P’s feasts, though, remained secret; he was a man of his times.
The horseback riding beau of my young twenties vanished, taking the thoroughbred filly he’d given me along with him (which seemed at the time a cruel blow) when I told him over the telephone, from during a ski weekend, that I was considering replacing him with an East Coast darling who would never be seen on the back of a horse.
So I missed decades of riding, showing, jumping, steeple chasing—and perhaps saved my neck.
My riding is now confined to a few minutes bareback on a broad handsome gelding, the color of melted caramel, led by my long-ago sweetheart’s reinvention, who shares nothing of the original’s qualities except for a life-long passion for horses and a willingness to teach a greenhorn. And a few other things: madcap humor shading at times into recklessness that attracts a carefully self-conserving soul like me, and the ability to speak out roughly when irritated: “Take a walk and work that fat butt off,” he advised a stranger who had suggested that he give his beloved dog, a truck dweller, some water.
I would never say that, nor would the original version, honed by southern manners, but I love the fact that this reincarnation has burst the bonds of the gentility that made his earlier version impossible for me, in spite of a handsome head of hair and the long legs and elegant posture of the life-long rider, which N’s reincarnation also possesses.
Some of those I’ve lost do not reappear, which is perhaps just as well: the darkly obscure husband I never really knew, the roaring one, the older brother who terrified me with his wild male energy, or the other older brother who hoped hopelessly and dreamed dreams that seemed destined to fail.

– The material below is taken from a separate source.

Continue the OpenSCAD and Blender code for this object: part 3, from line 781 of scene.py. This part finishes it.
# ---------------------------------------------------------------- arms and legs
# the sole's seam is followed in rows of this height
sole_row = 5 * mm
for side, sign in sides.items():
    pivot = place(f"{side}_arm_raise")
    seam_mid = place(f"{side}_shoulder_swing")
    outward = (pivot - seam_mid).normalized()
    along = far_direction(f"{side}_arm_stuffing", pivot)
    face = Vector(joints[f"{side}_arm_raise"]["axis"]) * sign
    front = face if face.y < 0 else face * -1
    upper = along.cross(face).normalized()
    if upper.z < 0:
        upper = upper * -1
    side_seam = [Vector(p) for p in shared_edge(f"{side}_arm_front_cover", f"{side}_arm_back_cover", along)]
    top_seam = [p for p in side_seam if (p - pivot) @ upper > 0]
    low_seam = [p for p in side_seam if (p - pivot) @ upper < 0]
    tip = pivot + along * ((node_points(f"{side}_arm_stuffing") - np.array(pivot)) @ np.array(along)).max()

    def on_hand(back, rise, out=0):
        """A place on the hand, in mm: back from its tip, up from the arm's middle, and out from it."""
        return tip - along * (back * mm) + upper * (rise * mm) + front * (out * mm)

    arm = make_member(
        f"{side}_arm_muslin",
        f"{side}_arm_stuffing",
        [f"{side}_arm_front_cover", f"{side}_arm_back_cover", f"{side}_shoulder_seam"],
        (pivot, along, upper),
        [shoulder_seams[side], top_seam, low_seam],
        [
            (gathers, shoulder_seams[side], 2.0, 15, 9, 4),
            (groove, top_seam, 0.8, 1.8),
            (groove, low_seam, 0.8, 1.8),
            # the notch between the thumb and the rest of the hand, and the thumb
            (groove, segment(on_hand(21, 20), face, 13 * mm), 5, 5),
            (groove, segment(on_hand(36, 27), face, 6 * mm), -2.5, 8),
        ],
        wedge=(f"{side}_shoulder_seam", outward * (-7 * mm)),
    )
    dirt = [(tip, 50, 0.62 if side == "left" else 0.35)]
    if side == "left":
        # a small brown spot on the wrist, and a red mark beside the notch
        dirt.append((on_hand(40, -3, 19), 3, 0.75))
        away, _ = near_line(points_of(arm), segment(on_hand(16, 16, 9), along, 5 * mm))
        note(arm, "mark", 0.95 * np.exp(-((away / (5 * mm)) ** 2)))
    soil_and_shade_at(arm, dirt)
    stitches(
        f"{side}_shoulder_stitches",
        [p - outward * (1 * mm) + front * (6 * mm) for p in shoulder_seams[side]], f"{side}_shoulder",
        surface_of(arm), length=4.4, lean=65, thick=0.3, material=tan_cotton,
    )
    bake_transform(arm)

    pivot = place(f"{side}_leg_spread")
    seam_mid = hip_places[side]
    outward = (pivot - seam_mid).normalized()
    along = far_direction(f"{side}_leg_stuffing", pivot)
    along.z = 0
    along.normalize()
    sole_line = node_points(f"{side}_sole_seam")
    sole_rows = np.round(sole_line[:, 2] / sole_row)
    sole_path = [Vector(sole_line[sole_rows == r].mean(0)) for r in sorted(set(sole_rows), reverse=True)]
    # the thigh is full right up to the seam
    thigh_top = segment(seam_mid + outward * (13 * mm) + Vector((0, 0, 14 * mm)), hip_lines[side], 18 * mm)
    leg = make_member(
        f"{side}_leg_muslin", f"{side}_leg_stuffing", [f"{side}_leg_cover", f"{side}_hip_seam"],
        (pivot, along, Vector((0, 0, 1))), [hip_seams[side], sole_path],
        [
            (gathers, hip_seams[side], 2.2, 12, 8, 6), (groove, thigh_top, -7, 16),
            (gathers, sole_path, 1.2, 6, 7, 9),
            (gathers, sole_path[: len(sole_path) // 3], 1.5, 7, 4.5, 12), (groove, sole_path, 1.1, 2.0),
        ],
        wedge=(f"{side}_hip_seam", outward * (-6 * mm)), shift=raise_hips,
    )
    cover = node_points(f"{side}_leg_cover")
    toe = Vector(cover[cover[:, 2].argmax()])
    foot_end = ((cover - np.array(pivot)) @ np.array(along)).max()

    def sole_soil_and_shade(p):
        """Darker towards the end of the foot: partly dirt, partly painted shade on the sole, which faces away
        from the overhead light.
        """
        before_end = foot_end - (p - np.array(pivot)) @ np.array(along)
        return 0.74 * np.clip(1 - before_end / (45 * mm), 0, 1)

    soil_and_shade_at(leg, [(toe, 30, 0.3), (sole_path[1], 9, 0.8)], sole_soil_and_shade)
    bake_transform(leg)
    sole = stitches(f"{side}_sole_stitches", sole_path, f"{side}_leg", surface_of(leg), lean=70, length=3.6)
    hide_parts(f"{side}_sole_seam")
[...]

Perhaps they have yet to reappear, along with my girlhood crush, N of the translucent skin and shining red-gold hair, slim as a gazelle, distant as a goddess, or the brilliant tough woman lawyer who taught me how to fight for myself, and perhaps for that reason dropped out of my life when the job was done.
But during these long nights alone when I can’t sleep, I’m comforted by the dim presence of those who have returned, to give me a second chance.